Dinamika Persaingan dan Perubahan Pola
Pada awal kemunculannya, ojek goceng menjadi sumber penghasilan besar, terutama ketika LRT baru saja dibuka dan lahan parkir masih jauh dari stasiun. Rudianto, salah satu pengemudi senior, mengingat masa itu sebagai periode “booming” yang memberi pendapatan hingga Rp 200.000 per hari. Namun, seiring hadirnya lahan parkir baru yang lebih dekat, pendapatan pengemudi pun menurun.
Perubahan ini menunjukkan sifat dinamis dari peluang ekonomi berbasis lokasi. Ketika kondisi fisik dan tata kelola wilayah berubah, pola konsumsi jasa juga ikut bergeser. Pengemudi harus menyesuaikan strategi, termasuk memperluas area layanan atau mencari waktu-waktu khusus yang masih ramai.
Dari sisi sosial, fenomena ini memperlihatkan kompetisi sehat dan adaptasi. Meski peluang mengecil, pengemudi tetap menjaga tarif dan layanan agar tetap menarik di mata penumpang, mempertahankan daya saing tanpa mengorbankan prinsip keterjangkauan.
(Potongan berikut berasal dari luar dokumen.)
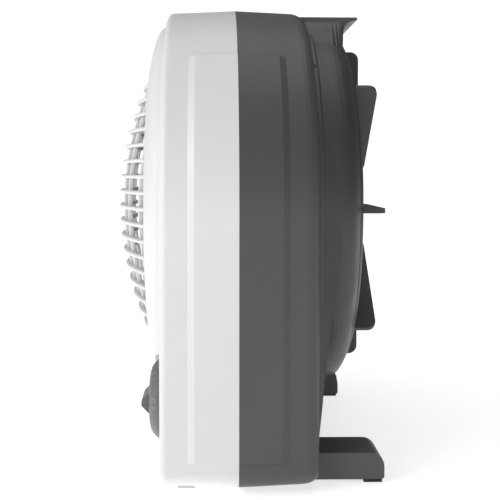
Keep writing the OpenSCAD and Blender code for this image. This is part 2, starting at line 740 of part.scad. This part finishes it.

Nilai Sosial di Balik Rp 5.000
Lebih dari sekadar angka murah, tarif goceng mengandung nilai kebersamaan. Ia memudahkan pekerja dengan biaya transportasi terbatas, dan pada saat yang sama memberikan ruang bagi warga untuk mendapatkan pemasukan tanpa investasi besar. Dalam kota besar yang sering kali individualistis, interaksi antara penumpang dan pengemudi menjadi ruang sosial yang hangat.
Namun, meskipun memberi manfaat langsung, layanan ini belum memiliki perlindungan formal bagi pengemudi maupun penumpang. Aspek keamanan, kelayakan kendaraan, dan tata kelola antrean masih mengandalkan kesadaran individu. Hal ini menjadi refleksi bagi pemerintah kota untuk mempertimbangkan bagaimana ekonomi mikro seperti ini bisa diintegrasikan ke dalam sistem transportasi resmi.
Penutup
Fenomena ojek goceng di Harjamukti adalah cermin kecil dari ketahanan warga kota. Dari sekadar sambilan, ia tumbuh menjadi solusi mobilitas yang murah, cepat, dan tepat sasaran. Di balik helm dan motor sederhana, ada cerita perjuangan, adaptasi, dan solidaritas yang patut diapresiasi. Seperti kata Rudianto, “Yang penting ada yang bisa dibawa pulang, walau sedikit, asal halal.” Ungkapan ini menjadi pengingat bahwa ekonomi rakyat selalu punya cara untuk bertahan, bahkan di tengah perubahan besar. Ojek goceng mungkin tak tercatat dalam statistik resmi, tetapi denyutnya terasa dalam kehidupan sehari-hari warga Harjamukti.